The new subsea flange was installed followed by setting the vent packer above the freeze plug (Fig. 5). After the vent line from the packer was connected to the platform relief system, the freeze plug was melted by stopping the flow of nitrogen and removing the jacket.

This allowed the surrounding water quickly to melt the frozen plug. After about 1 hr, the packer was de-pressured and lowered 2 ft below where the freeze plug had been located, keeping the relief vent line connected at all times so the packer could be re-set quickly if needed.

The packer was re-activated and the test flange bolted to the new flange.
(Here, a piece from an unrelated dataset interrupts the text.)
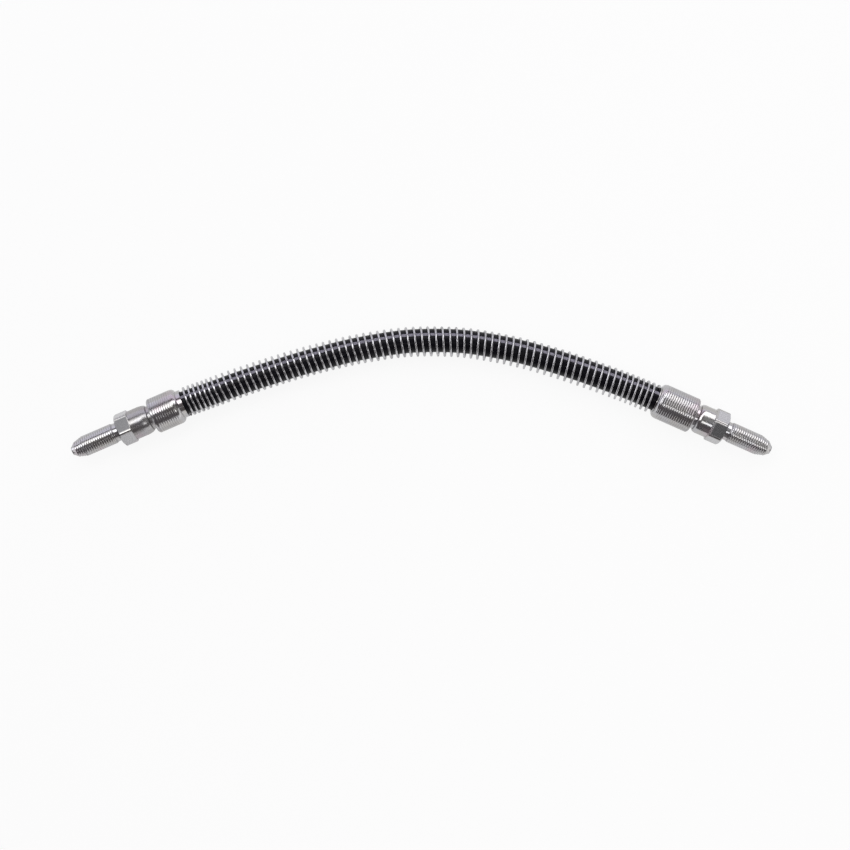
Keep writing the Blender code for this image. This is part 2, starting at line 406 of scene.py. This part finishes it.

The pipe between the packer and the test flange was then hydrotested to verify the integrity of the new flange and the area where the freeze plug had been located (Fig. 6).

When the test was complete, the packer was deactivated and removed so that the new pre-tested riser spool could be installed and commissioned. During commissioning, the pressure was brought up slowly, and the connections were observed to verify no leakage (Fig. 7).

INCIDENT FREE

The entire procedure took about 40 hr from displacement through installation of the new riser. The work was done without accidents or spills.

Costs for introducing the freeze plug and vent packer to more standard procedures were about 10% of the entire job.

Exxon Pipeline considers use of the freeze plug in this application to have been successful and will consider it for future offshore work where a pipeline requires isolation for repairs.

The company, however, does not endorse or recommend this method for use by others, believing that each company needs to determine whether the method is safe or appropriate under other circumstances.

REFERENCE

1. Newman, W.J., and Saunders, P.D., "Pipeline Isolation Techniques," Pipeline and Gas journal, Vol. 218, No. 8 (August 1991), pp. 30-37.